When I was in college, one of my professors used to complain that too many of his students had no “number gut.”

A number gut is an intuitive feel for the possible magnitude of a particular number that describes a particular phenomenon. […]

The lack of a number gut destroys any sense of context for numbers that describe a phenomenon, leading people to casually accept as valid statements that a little double-checking would show to be just plain silly. […]

Which brings me to the subject of the Lancet Iraqi Mortality Survey.

A lot of people who would know better in another context seem perfectly willing to swallow the estimate of 300,000+ dead that LIMS reports with the Falluja cluster included. Examined in detail, LIMS reports that of those 300,000, roughly 250,000 died from violence, and of those something like 220,000 died from Coalition airstrikes. The LIMS authors even suggest [p6 pg7] that this is likely an underestimate.

Anyone with a good number gut for such phenomenon would immediately recognize such numbers as implausible.

Why couldn’t 250,000 be dead from violence? Well, the first clue is that the total population of Iraq is around 25 million, so 250,000 dead represents 1% of the entire population. That means if LIMS is accurate then 1 in every 100 Iraqis were killed in the war up to Sept 2004. So what? After all, it’s a war and lots of people die in wars right? Well, not as many as most people think.

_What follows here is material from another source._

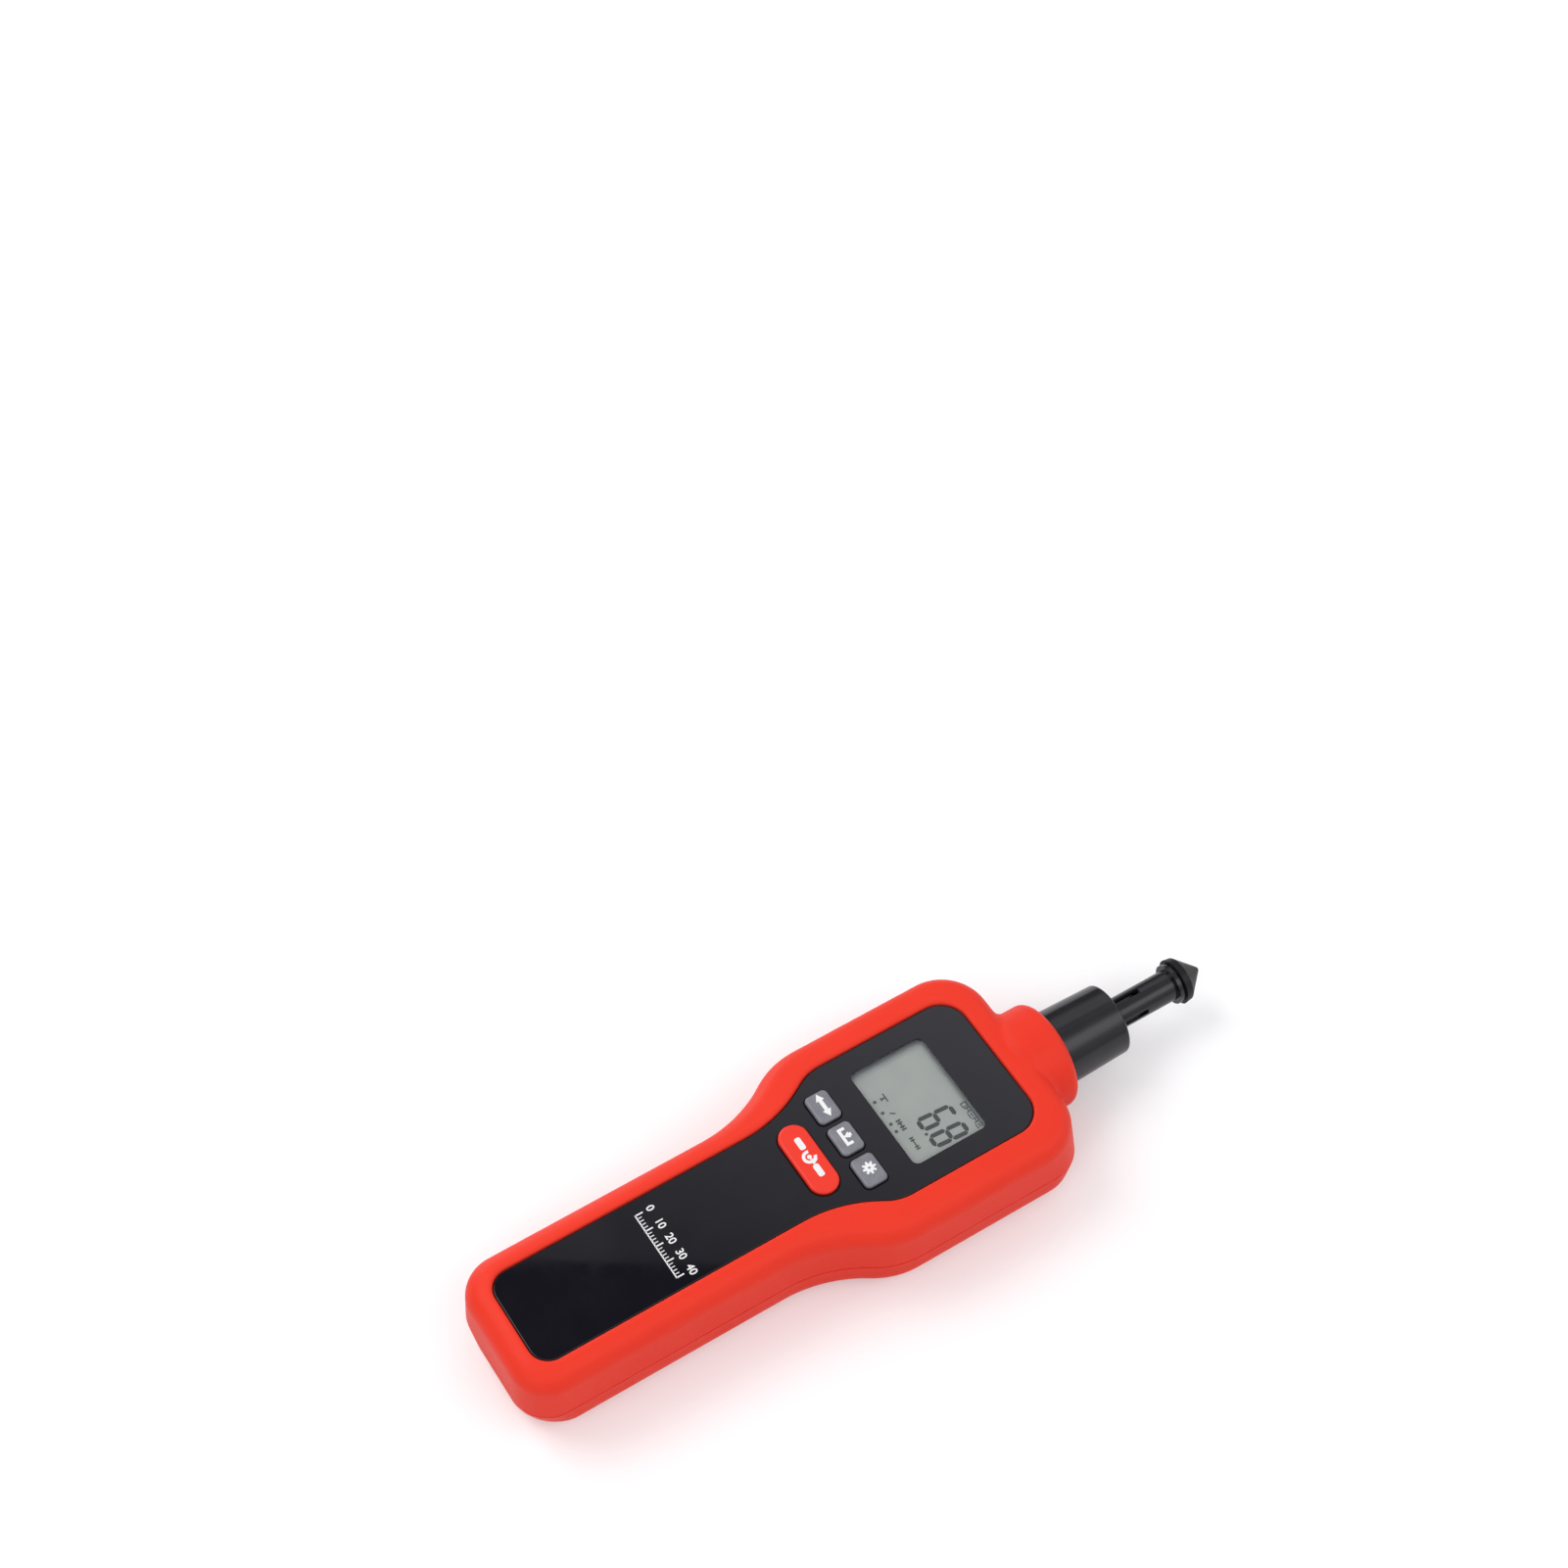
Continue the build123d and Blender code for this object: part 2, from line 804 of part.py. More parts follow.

For example, during WWII the Japanese mainland suffered the most extensive aerial bombardment in history. Every major urban area save one (Kyoto) was burned to the ground. On march 10th, 1945 the great Tokyo fire raid burned down a third of the city and killed 100,000 people. Two major cities were nuked. Japan at the time had a population of 78 million, so 1% of the population would have been around 780,000. Now, what is your guess as to the number of Japanese killed on the Japanese mainland?

Did you guess around 500,000? Under 1%? Well, that is in fact the number (note: that’s only dead, not dead-and-wounded).

I just wonder how many people were counting the Japanese civilian war dead so assiduously in the aftermath of WWII. And it should also be noted that the casuality figures for Iraq include all combat related deaths, meaning enemy combatants as well.